Given their origin as an in-joke, the craft and care in these songs are remarkable. Whether driven by a sense of friendship or pride, Cornell gave Poncier a ripping debut tape. (It’s a mercy that Cornell didn’t take the part, by the way: the character is essentially a well-meaning clown until a last-minute transformation.) The singer drew on a couple of these tracks later in his career, and he didn’t need to change much. “Spoon Man” was Ament’s tribute to Artie the Spoonman, a local street musician. Soundgarden’s 1994 recording preserves the rutting riff’s septuple time signature, and invited Artie to convert Cornell’s polyrhythmic pot-tapping into a solo that’s all skittering whirr. “Flutter Girl” got a more extensive overhaul: the original is a back-porch ballad; Cornell’s untreated chorus shows real strain. He finally revisited it on his 1999 solo debut Euphoria Morning, upping the tempo, folking up the recurring guitar arpeggio, and tossing in loads of wah. It sounds like a Jon Brion production, and it completely bypasses the.ecstatic ostinato climax of the original.

“Nowhere But Me” joined the Poncier version of “Flutter Girl” on the CD for “Can’t Change Me,” Euphoria Morning’s lead single. As is, it’s great: a cavernous, doomy excursion that suggests “Blow Up the Outside World” minus the psychedelia, or maybe Earth going pop. The EP’s closer, “Missing,” finally introduces drums, of a sort. A tapping, bleeping drum machine, laid over taut rhythm guitar, turns a statement of alienation (“Here comes the part/Where you ask me for my sympathy/I just might lose my head”) into a New Wave-y rocker. “I’ve been hard to hold,” he bellows, “and I’m missing”–he repeats that last word until he sounds like a supercomputer’s alert. The two previously unreleased cuts (“Score Piece #4” and “Ferry Boat #3) are sonically brighter, but as the titles imply, they’re just sketches: mood music that could’ve been slotted into Paul Westerberg’s original film score. “Score Piece” is a wordless processional from the school of Zeppelin, while “Ferry Boat” makes slight use of Cornell’s falsetto. In no way are these songs valedictory.

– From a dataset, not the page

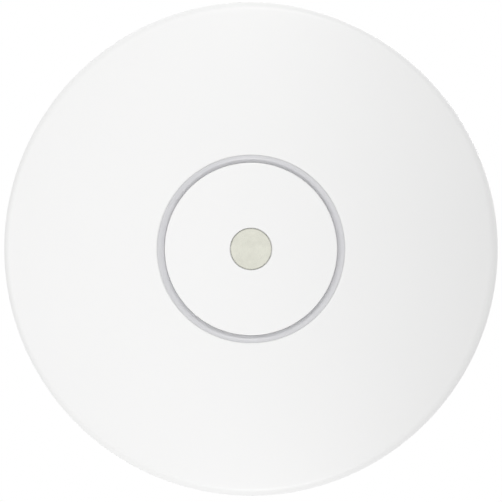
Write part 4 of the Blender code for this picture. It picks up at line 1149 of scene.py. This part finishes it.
def add_floor():
    """A plain pale floor, well below the hanging disc and the camera."""
    mesh = bmesh.new()
    bmesh.ops.create_grid(mesh, x_segments=1, y_segments=1, size=6.0)
    floor = add_object("floor", make_mesh("floor", mesh))
    floor.location = (0.0, 0.0, FLOOR_Z)
    material = new_material("floor_paint", (0.9, 0.9, 0.9), 0.8, Emission_Color=(1.0, 1.0, 1.0, 1.0))
    tree = material.node_tree
    glow = seen_strength(tree.nodes, tree.links, 0.0, FLOOR_LIGHT)
    link(material, glow, shader_of(material), "Emission Strength")
    floor.data.materials.append(material)


make_cover()
make_cap()
make_light_ring()
make_badge()

refine("back_housing", PAN_WHITE, "access_point", "white", 0.2 * MM, True, pan_cuts(), SOCKET_WALL)
make_bracket()
refine("port_cover", PAN_WHITE, "port_cover", "white", 0.2 * MM)
refine("latch_spring", SPRING_STEEL, "latch", "steel", 0.1 * MM)
refine("reset_button", GREY_PLASTIC, "reset", "grey", 0.15 * MM)
make_screws("ceiling_screw", "ceiling_mount", CEILING_SCREW_CIRCLE, QUARTERS, True)
make_screws("housing_screw", "access_point", CASE_SCREW_CIRCLE, QUARTERS, False)
make_screws("board_screw", "access_point", STANDOFF_CIRCLE, STANDOFF_ANGLES, True)
refine("latch_rivet", STEEL, "ceiling_mount", "steel", 0.25 * MM, False)

for number in (1, 2):
    make_jack(number)
    make_package(f"transformer_{number}", 8, True)
refine("tact_switch", BLACK_PLASTIC, "access_point", "black", 0.1 * MM, False)

refine("seal_gasket", SEAL_RUBBER, "access_point", "seal", 0.3 * MM)
refine("heat_plate", ALUMINIUM, "access_point", "aluminium", 0.3 * MM)
make_board()
make_small_parts()
make_package("processor", 14)
make_package("memory_chip", 10, True)
make_package("flash_chip", 4, True)
make_package("radio_chip_1", 9)
make_package("radio_chip_2", 9)
make_can(1, 7, 5)
make_can(2, 4, 3)
make_can(3, 4, 3)
make_inductor()
for number in (1, 2, 3):
    make_pad(number)
    make_capacitor(number)
for number, degrees in enumerate(QUARTERS, 1):
    refine(f"antenna_{number}", TIN, "access_point", "tin", 0.12 * MM, False)
    make_light(number, degrees)

add_camera()
add_lamps()
add_world()
add_floor()
bpy.context.scene.view_settings.view_transform = "Standard"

By the time Warner Bros. finally released the film in September 1992, the Seattle scene was well on its way to renown: Nirvana and Pearl Jam had released massive records the year before, and while Soundgarden was still waiting for a breakthrough in America, they had–(with shades of Cliff Poncier bragging that Citizen Dick had a hit in Belgium)–landed a few singles on the lower rungs of the UK pop chart. (Their breakthrough hit, in fact, was “Spoonman”.) What Singles’ soundtrack did more than anything was crystallize “Seattle” as a synecdoche for “alternative rock”. While the CD is studded with local acts, the Minneapolitan Westerberg appears twice, and “Drown,” from Chicago’s Smashing Pumpkins, closes the album. The film itself features songs from the Pixies, R.E.M. the Cult, and Jane’s Addiction: outsiders all, though all but the Pixies were Warners acts. In its own way, though, Cornell’s small gift also pointed to the sonic possibilities inherent in his hometown scene. As he and his bandmates escaped the strictures of the “grunge” tag, they drew on the suggestions made by the Poncier EP on their way to becoming an essential American band.